You might end up seeing jerking or micro-stutter, far more than you would in OpenGL games. The issue is that when using OpenGL in games, you're generally taxing a single core of your CPU due to less multi-threading. With Vulkan spreading the load more, your CPU isn't being used so much.

The Linux CPU governor takes that as an opportunity to bring down your CPU performance, as right now it's not the smartest bulb in the tanning bed.

Here's what a Croteam developer said about the issue:

QuotePowersave governor is an awful choice for playing games. It may quite be the case that it's not happening for OpenGL especially because GL runs slower.
When the game is running fast enough that CPU has to wait on the GPU, the governor sees that as an opportunity to downclock the CPU, or put cores to sleep. The jerking is a result of the CPU throttling up and down very quickly.
In general, CPU governors on Linux are much, much dumber than the Windows one. (It seems that Windows overrides the throttling for all 3D apps, or similar.)
That's why we have this warning in the log. Switch over to Performance governor, at least while playing.

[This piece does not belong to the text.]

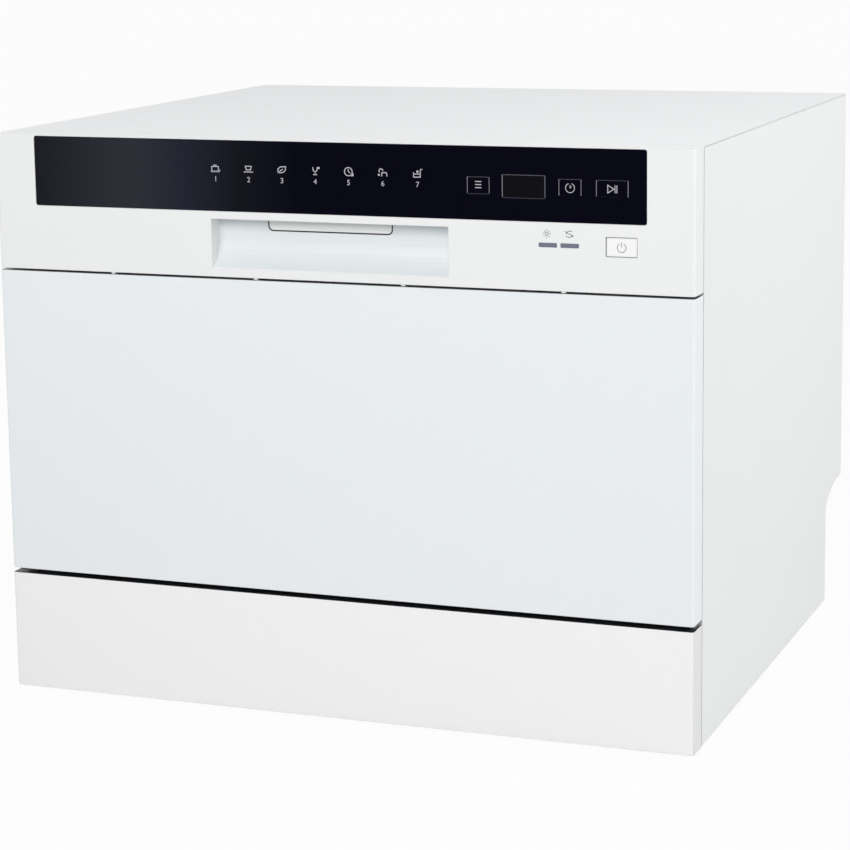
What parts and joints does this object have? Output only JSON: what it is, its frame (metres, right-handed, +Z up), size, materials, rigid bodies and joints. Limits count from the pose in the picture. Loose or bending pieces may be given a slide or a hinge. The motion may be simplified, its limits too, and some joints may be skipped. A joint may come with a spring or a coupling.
{
  "type": "countertop dishwasher",
  "caption": "White compact dishwasher with a drop-down door, black control strip, recessed handle, slide-out rack, cutlery basket, spray arm and filter.",
  "frame": {"origin": "centre of the footprint on the worktop, under the feet", "axes": "+X to the right seen from the front, +Y towards the rear so that the door faces -Y, +Z up"},
  "size_m": [0.55, 0.5, 0.438],
  "materials": {
    "white_enamel": "satin",
    "white_plastic": "satin",
    "stainless": "brushed",
    "zinc_steel": "plain",
    "black_gloss": "gloss",
    "black_plastic": "matte",
    "grey_plastic": "matte",
    "grey_rubber": "matte",
    "black_rubber": "matte",
    "coated_wire": "coated",
    "circuit_board": "matte",
    "lens_grey": "gloss",
    "chrome_pin": "plated"
  },
  "bodies": {
    "cabinet": {"top_cover": "white_enamel", "side_panel_left": "white_enamel", "side_panel_right": "white_enamel", "rear_panel": "zinc_steel", "base_pan": "black_plastic", "connection_panel": "white_plastic", "kick_plate": "white_plastic", "rubber_feet": "black_rubber", "tub": "stainless", "tub_floor": "stainless", "door_seals": "grey_rubber", "door_strike": "zinc_steel", "hinge_brackets": "zinc_steel", "hinge_pins": "chrome_pin", "sump": "grey_plastic", "circulation_pump": "black_plastic", "drain_pump": "black_plastic", "water_heater": "stainless", "water_softener": "white_plastic", "inlet_valve": "white_plastic", "drain_spigot": "black_plastic", "cable_gland": "black_plastic", "air_break": "white_plastic", "power_board": "black_plastic", "float_switch": "black_plastic", "spray_post": "grey_plastic", "flat_filter": "stainless", "cabinet_screws": "zinc_steel"},
    "door": {"outer_door_panel": "white_enamel", "control_panel": "white_plastic", "panel_overlay": "black_gloss", "display_window": "black_gloss", "display_board": "circuit_board", "indicator_lenses": "lens_grey", "inner_door": "stainless", "dispenser": "grey_plastic", "door_latch": "black_plastic", "hinge_arms": "zinc_steel", "door_screws": "zinc_steel"},
    "release_lever": {"release_lever": "white_plastic"},
    "power_button": {"power_button": "white_plastic"},
    "program_button": {"program_button": "black_gloss"},
    "delay_button": {"delay_button": "black_gloss"},
    "start_button": {"start_button": "black_gloss"},
    "detergent_lid": {"detergent_lid": "grey_plastic"},
    "rinse_cap": {"rinse_cap": "grey_plastic"},
    "dish_rack": {"rack_floor": "coated_wire", "rack_walls": "coated_wire", "rack_tines": "coated_wire", "wheel_carriers": "grey_plastic"},
    "wheel_front_left": {"rack_wheel_front_left": "grey_plastic"},
    "wheel_front_right": {"rack_wheel_front_right": "grey_plastic"},
    "wheel_rear_left": {"rack_wheel_rear_left": "grey_plastic"},
    "wheel_rear_right": {"rack_wheel_rear_right": "grey_plastic"},
    "cup_shelf": {"cup_shelf": "grey_plastic"},
    "cutlery_basket": {"cutlery_basket": "grey_plastic"},
    "spray_arm": {"spray_arm": "stainless"},
    "salt_cap": {"salt_cap": "grey_plastic"},
    "filter_cup": {"filter_cup": "grey_plastic"},
    "float": {"float": "grey_plastic"}
  },
  "joints": [
    {"name": "door_hinge", "type": "hinge", "parent": "cabinet", "child": "door", "pos_m": [0, -0.243, 0.103], "axis": [1, 0, 0], "range_deg": [0, 90]},
    {"name": "release_lever_pivot", "type": "hinge", "parent": "door", "child": "release_lever", "pos_m": [-0.00525, -0.242, 0.414], "axis": [-1, 0, 0], "range_deg": [0, 5], "stiffness_Nm_per_rad": 0.3},
    {"name": "power_press", "type": "slide", "parent": "door", "child": "power_button", "axis": [0, 1, 0], "range_m": [0, 0.0007], "stiffness_N_per_m": 900},
    {"name": "program_press", "type": "slide", "parent": "door", "child": "program_button", "axis": [0, 1, 0], "range_m": [0, 0.0007], "stiffness_N_per_m": 900},
    {"name": "delay_press", "type": "slide", "parent": "door", "child": "delay_button", "axis": [0, 1, 0], "range_m": [0, 0.0007], "stiffness_N_per_m": 900},
    {"name": "start_press", "type": "slide", "parent": "door", "child": "start_button", "axis": [0, 1, 0], "range_m": [0, 0.0007], "stiffness_N_per_m": 900},
    {"name": "detergent_lid_slide", "type": "slide", "parent": "door", "child": "detergent_lid", "axis": [1, 0, 0], "range_m": [0, 0.054]},
    {"name": "rinse_cap_turn", "type": "hinge", "parent": "door", "child": "rinse_cap", "pos_m": [0.053, -0.232, 0.25815], "axis": [0, 1, 0], "range_deg": [0, 90]},
    {"name": "rack_slide", "type": "slide", "parent": "cabinet", "child": "dish_rack", "axis": [0, -1, 0], "range_m": [0, 0.17]},
    {"name": "wheel_front_left_spin", "type": "hinge", "parent": "dish_rack", "child": "wheel_front_left", "pos_m": [-0.203, -0.078, 0.1298], "axis": [1, 0, 0], "range_deg": [0, 850]},
    {"name": "wheel_front_right_spin", "type": "hinge", "parent": "dish_rack", "child": "wheel_front_right", "pos_m": [0.203, -0.078, 0.1298], "axis": [1, 0, 0], "range_deg": [0, 850]},
    {"name": "wheel_rear_left_spin", "type": "hinge", "parent": "dish_rack", "child": "wheel_rear_left", "pos_m": [-0.203, 0.1295, 0.1298], "axis": [1, 0, 0], "range_deg": [0, 850]},
    {"name": "wheel_rear_right_spin", "type": "hinge", "parent": "dish_rack", "child": "wheel_rear_right", "pos_m": [0.203, 0.1295, 0.1298], "axis": [1, 0, 0], "range_deg": [0, 850]},
    {"name": "cup_shelf_fold", "type": "hinge", "parent": "dish_rack", "child": "cup_shelf", "pos_m": [-0.2115, 0, 0.242], "axis": [0, -1, 0], "range_deg": [0, 88]},
    {"name": "cutlery_basket_lift", "type": "slide", "parent": "dish_rack", "child": "cutlery_basket", "axis": [0, 0, 1], "range_m": [0, 0.11]},
    {"name": "spray_arm_spin", "type": "hinge", "parent": "cabinet", "child": "spray_arm", "pos_m": [0, -0.01, 0.125], "axis": [0, 0, 1], "continuous": true},
    {"name": "salt_cap_turn", "type": "hinge", "parent": "cabinet", "child": "salt_cap", "pos_m": [-0.12, -0.06, 0.112], "axis": [0, 0, 1], "range_deg": [0, 330]},
    {"name": "filter_cup_turn", "type": "hinge", "parent": "cabinet", "child": "filter_cup", "pos_m": [0.078, -0.01, 0.1], "axis": [0, 0, 1], "range_deg": [0, 60]},
    {"name": "float_rise", "type": "slide", "parent": "cabinet", "child": "float", "axis": [0, 0, 1], "range_m": [0, 0.008]}
  ],
  "couplings": [
    {"joint": "rack_slide", "follows": "door_hinge", "m_per_rad": 0.108},
    {"joint": "wheel_front_left_spin", "follows": "door_hinge", "ratio": 9.3913},
    {"joint": "wheel_front_right_spin", "follows": "door_hinge", "ratio": 9.3913},
    {"joint": "wheel_rear_left_spin", "follows": "door_hinge", "ratio": 9.3913},
    {"joint": "wheel_rear_right_spin", "follows": "door_hinge", "ratio": 9.3913}
  ]
}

So a tip for now when playing Vulkan games on Linux: Set your CPU to high performance mode, you can do it like so in terminal ("performance" is just an example, see more here):
echo performance | sudo tee /sys/devices/system/cpu/cpu*/cpufreq/scaling_governor
A higher performance mode will generally result in higher power consumption too.

Then to set it back to normal. You don't need to use "powersave" see more options here, as it's just an example. According to the Arch Wiki you likely want "ondemand" for AMD:
echo powersave | sudo tee /sys/devices/system/cpu/cpu*/cpufreq/scaling_governor

You can find out what performance mode you're in right now by running this in terminal:
cat /sys/devices/system/cpu/cpu0/cpufreq/scaling_governor
My default on the Intel i7 5960x is powersave, for example.

Hopefully this issue will be fixed as more games come over to Vulkan. It would be nice if developers didn't need to code around issues like this on Linux.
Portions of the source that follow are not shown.